# NEW MEMBERS - TAKE A MINUTE AND INTRODUCE YOURSELF HERE! > PROFESSIONAL ATHLETE PICTURES > PRO NEWS >  FLEX will compete at this years olympia!!!

## ibiza69

courtesy of www.getbig.com

It official. At the 2002 Arnold Classic, Flex said he will definately unretire from the official retirement proclamation he made before. That was the big buzz at the Arnold. But now word comes from inside the Flex Wheeler household is that Flex will make his long awaited return to the IFBB pro stage at the 2002 Mr. Olympia in Las Vegas on October 19th! 
For those who don't believe in Flex, that is too bad.
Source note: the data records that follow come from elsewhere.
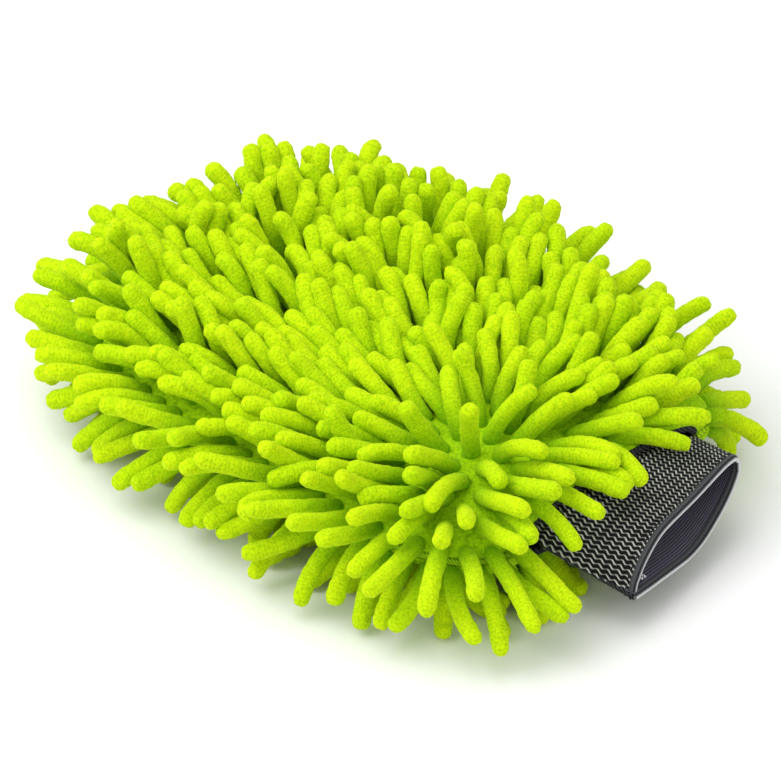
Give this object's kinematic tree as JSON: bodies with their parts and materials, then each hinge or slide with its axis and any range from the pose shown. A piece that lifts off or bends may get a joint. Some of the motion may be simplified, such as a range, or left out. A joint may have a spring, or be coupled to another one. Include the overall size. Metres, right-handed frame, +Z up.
{
  "type": "car wash mitt",
  "caption": "Soft car wash mitt: a cloth pouch covered on both faces with fat chenille noodles, with a knitted elastic cuff.",
  "frame": {"origin": "centre of the overall box on the ground that the mitt lies on", "axes": "+X along the mitt from the fingertips out through the cuff, +Y across the palm, +Z up"},
  "size_m": [0.27, 0.1848, 0.0675],
  "materials": {
    "chenille_noodle": "fluffy microfibre chenille, lime green",
    "backing_cloth": "knitted polyester, lime green",
    "lining_cloth": "plain polyester, black",
    "backing_thread": "overlock thread, lime green",
    "dark_thread": "overlock thread, dark grey",
    "elastic_knit": "ribbed elastic knit, black with grey ribs",
    "facing_knit": "smooth inner face of the elastic knit",
    "binding_tape": "smooth dark grey tape",
    "white_thread": "white polyester thread"
  },
  "bodies": {
    "pouch": {"backing_top": "backing_cloth", "backing_bottom": "backing_cloth", "lining_top": "lining_cloth", "lining_bottom": "lining_cloth", "edge_seam": "backing_thread", "top_noodles_01": "chenille_noodle", "top_noodles_02": "chenille_noodle", "top_noodles_03": "chenille_noodle", "top_noodles_04": "chenille_noodle", "top_noodles_05": "chenille_noodle", "top_noodles_06": "chenille_noodle", "top_noodles_07": "chenille_noodle", "top_noodles_08": "chenille_noodle", "top_noodles_09": "chenille_noodle", "top_noodles_10": "chenille_noodle", "top_noodles_11": "chenille_noodle", "top_noodles_12": "chenille_noodle", "top_edge_noodles": "chenille_noodle", "bottom_noodles_01": "chenille_noodle", "bottom_noodles_02": "chenille_noodle", "bottom_noodles_03": "chenille_noodle", "bottom_noodles_04": "chenille_noodle", "bottom_noodles_05": "chenille_noodle", "bottom_noodles_06": "chenille_noodle", "bottom_noodles_07": "chenille_noodle", "bottom_noodles_08": "chenille_noodle", "bottom_noodles_09": "chenille_noodle", "bottom_noodles_10": "chenille_noodle", "bottom_noodles_11": "chenille_noodle", "bottom_noodles_12": "chenille_noodle", "bottom_edge_noodles": "chenille_noodle", "wrist_seam_upper": "dark_thread", "wrist_seam_lower": "dark_thread"},
    "cuff_lower_half": {"cuff_knit_lower": "elastic_knit", "cuff_facing_lower": "facing_knit", "mouth_binding_lower": "binding_tape", "cuff_side_seam_near": "dark_thread", "cuff_side_seam_far": "dark_thread", "hem_stitches_lower": "dark_thread", "corner_bartack": "white_thread"},
    "cuff_upper_half": {"cuff_knit_upper": "elastic_knit", "cuff_facing_upper": "facing_knit", "mouth_binding_upper": "binding_tape", "hem_stitches_upper": "dark_thread"}
  },
  "joints": [
    {"name": "cuff_flex", "type": "hinge", "parent": "pouch", "child": "cuff_lower_half", "pos_m": [0.0975, 0.008, 0.038], "axis": [0, -1, 0], "range_deg": [-3, 12]},
    {"name": "cuff_open", "type": "hinge", "parent": "cuff_lower_half", "child": "cuff_upper_half", "pos_m": [0.0975, 0.008, 0.038], "axis": [0, -1, 0], "range_deg": [0, 20]}
  ]
}
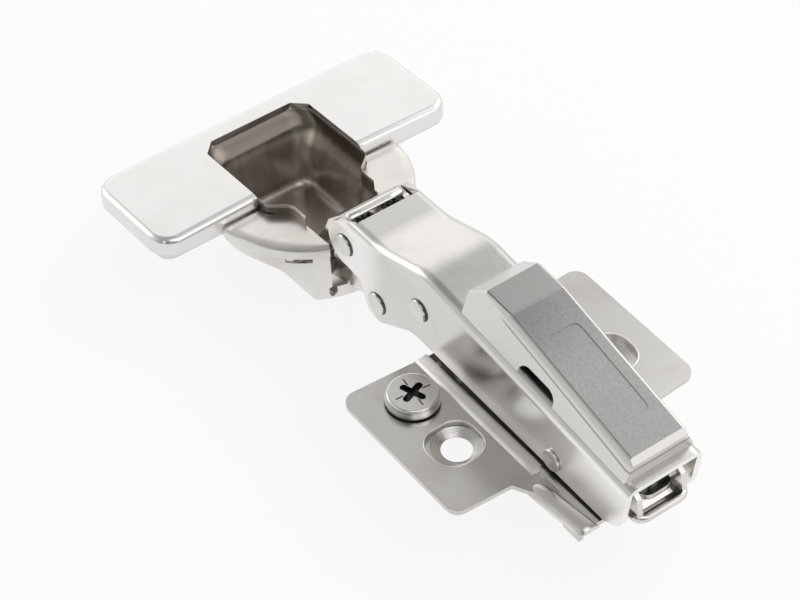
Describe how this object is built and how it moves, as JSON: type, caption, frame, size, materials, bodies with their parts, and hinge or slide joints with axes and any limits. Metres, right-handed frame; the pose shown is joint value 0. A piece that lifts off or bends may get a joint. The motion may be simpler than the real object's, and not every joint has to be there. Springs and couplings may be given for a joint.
{
  "type": "concealed cup hinge",
  "caption": "Concealed clip-on cup hinge with cover caps, cam adjusters and a soft-close damper, shown with the door open.",
  "frame": {"origin": "midpoint between the two screw holes of the base plate, on the face that meets the cabinet side", "axes": "+X along the arm from the cup to its rear end, +Y along the plate's wings, +Z away from the cabinet side"},
  "size_m": [0.1196, 0.064, 0.0376],
  "materials": {
    "plate_nickel": "bright nickel plating on stamped steel",
    "arm_nickel": "bright nickel plating on folded steel",
    "link_nickel": "bright nickel plating on folded steel",
    "cup_nickel": "bright nickel plating on die-cast zinc",
    "cup_cover_nickel": "very bright smooth plating",
    "cam_nickel": "nickel plated turned steel",
    "cover_grain": "nickel with a fine grained matte face",
    "pin_steel": "plated steel pin",
    "spring_wire": "spring wire",
    "damper_grey": "grey moulded plastic"
  },
  "bodies": {
    "base": {"base_plate": "plate_nickel"},
    "plate": {"mounting_plate": "plate_nickel", "adapter": "plate_nickel", "hook_pin": "pin_steel", "lever_pin": "pin_steel", "lever_spring": "spring_wire"},
    "height_cam": {"height_cam": "cam_nickel"},
    "guide_rivets": {"guide_rivets": "pin_steel"},
    "depth_cam": {"depth_cam": "cam_nickel"},
    "side_screw": {"side_screw": "cam_nickel"},
    "arm": {"arm": "arm_nickel", "arm_cover": "cover_grain", "arm_pin_front": "pin_steel", "arm_pin_lower": "pin_steel", "damper_pin": "pin_steel", "damper_body": "damper_grey", "closing_spring": "spring_wire"},
    "outer_link": {"outer_link": "link_nickel"},
    "inner_link": {"inner_link": "link_nickel"},
    "damper_rod": {"damper_rod": "pin_steel"},
    "cup": {"cup": "cup_nickel", "cup_cover": "cup_cover_nickel", "cup_staple": "pin_steel", "cup_stud": "pin_steel"},
    "release_lever": {"release_lever": "plate_nickel"}
  },
  "joints": [
    {"name": "height_slide", "type": "slide", "parent": "base", "child": "plate", "axis": [0, 1, 0], "range_m": [-0.00173, 0.00173]},
    {"name": "height_cam_turn", "type": "hinge", "parent": "plate", "child": "height_cam", "pos_m": [-0.0117, -0.0162, 0], "axis": [0, 0, 1], "range_deg": [-60.01, 60.01]},
    {"name": "depth_slide", "type": "slide", "parent": "plate", "child": "guide_rivets", "axis": [1, 0, 0], "range_m": [-0.0015, 0.0015]},
    {"name": "depth_cam_turn", "type": "hinge", "parent": "plate", "child": "depth_cam", "pos_m": [0.009, 0, 0.01619], "axis": [0.1064, 0, 0.9943], "range_deg": [-60.01, 60.01]},
    {"name": "arm_tilt", "type": "hinge", "parent": "guide_rivets", "child": "arm", "pos_m": [0.0144, 0, 0.0053], "axis": [0, 1, 0], "range_deg": [0, 1.5]},
    {"name": "side_screw_turn", "type": "hinge", "parent": "arm", "child": "side_screw", "pos_m": [-0.004, 0, 0.01758], "axis": [0.1064, 0, 0.9943], "range_deg": [0, 247.5]},
    {"name": "outer_link_turn", "type": "hinge", "parent": "arm", "child": "outer_link", "pos_m": [-0.0422, 0, 0.0093], "axis": [0, -1, 0], "range_deg": [0, 15.25]},
    {"name": "door_turn", "type": "hinge", "parent": "outer_link", "child": "cup", "pos_m": [-0.05177, 0, -0.00076], "axis": [0, 1, 0], "range_deg": [0, 110.5]},
    {"name": "inner_link_turn", "type": "hinge", "parent": "arm", "child": "inner_link", "pos_m": [-0.0328, 0, 0.0026], "axis": [0, 1, 0], "range_deg": [0, 9.54]},
    {"name": "damper_push", "type": "slide", "parent": "arm", "child": "damper_rod", "axis": [1, 0, 0], "range_m": [0, 0.00161]},
    {"name": "release_press", "type": "hinge", "parent": "plate", "child": "release_lever", "pos_m": [0.0275, 0, 0.0104], "axis": [0, 1, 0], "range_deg": [0, 12], "stiffness_Nm_per_rad": 0.02}
  ],
  "couplings": [
    {"joint": "height_cam_turn", "follows": "height_slide", "rad_per_m": -605.32},
    {"joint": "depth_cam_turn", "follows": "depth_slide", "rad_per_m": -698.13},
    {"joint": "side_screw_turn", "follows": "arm_tilt", "ratio": 165},
    {"joint": "outer_link_turn", "follows": "door_turn", "ratio": 0.13793},
    {"joint": "inner_link_turn", "follows": "door_turn", "ratio": 0.086207},
    {"joint": "damper_push", "follows": "door_turn", "m_per_rad": 0.00083621}
  ]
}
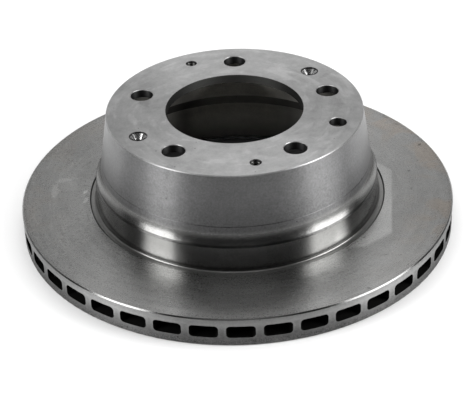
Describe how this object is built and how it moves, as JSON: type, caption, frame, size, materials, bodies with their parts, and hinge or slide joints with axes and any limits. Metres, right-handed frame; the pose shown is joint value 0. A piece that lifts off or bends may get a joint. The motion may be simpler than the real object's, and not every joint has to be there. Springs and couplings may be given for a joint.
{
  "type": "ventilated brake disc with parking brake drum",
  "caption": "Cast iron brake disc with radial air passages between two friction plates, and a tall hat whose inside is a parking brake drum.",
  "frame": {"origin": "centre of the inboard friction face, on the axis of rotation", "axes": "+Z along the axis of rotation, from the inboard friction face to the hat's face that the wheel sits on; +Y through the first wheel bolt hole"},
  "size_m": [0.29, 0.29, 0.083],
  "materials": {
    "cast_iron": "turned and ground on the friction faces, the hat and the drum, and as cast in the air passages"
  },
  "bodies": {
    "root": {"brake_disc": "cast_iron"}
  },
  "joints": []
}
Flex's response to that is just wait and see, and be prepared. 



 :Strong Smiley:

----------


## mando

lets hope ''GOD'' approves his stack ! lol.

----------


## shonuff

everyone is baggin on flex for turning his life over to God whats wrong with that???????? The man made a personal decision to turn hes life over to the creator of ALL life in this universe and i give him 100% respect and support for that. I dont know if hes gonna really come back natrual or not, only Flex, his supplier and God knows the answer to that. But if he does come back natrual and God WANTS him to win he will. Peace  :Afro:

----------


## cnsbradford

It's awesome that Flex is born again! I hope he comes natural and doesn't do roids.

----------


## BigDude

>It's awesome that Flex is born again! 
>I hope he comes natural and doesn't do roids.

No, you don't want to see that, seriously. A natural athlete on Olympia stage would be just... well, it's never happened, and since many BBers looks like shit even when they use roids, Flex would just humiliate himself by showing up natural, and looking like a swimmer... it ain't gonna happen!

----------


## Kärnfysikern

I hope he get onstage in super shape and not trying to play the size game.

----------


## BigDude

Yes, Flex should try to look as good as he did in '93, but that can be hard, he's been trying for almost 10 years, so I don't expect miracles overnight. I may be wrong and that'd be nice, as much as I like Ronnie.

Flex has a very unique physique and something like he showed in '93 with some improvements could bring the house down.

----------


## berry

natural flex,why do u think he quit before the olimpia?because he probably looked like shit,

----------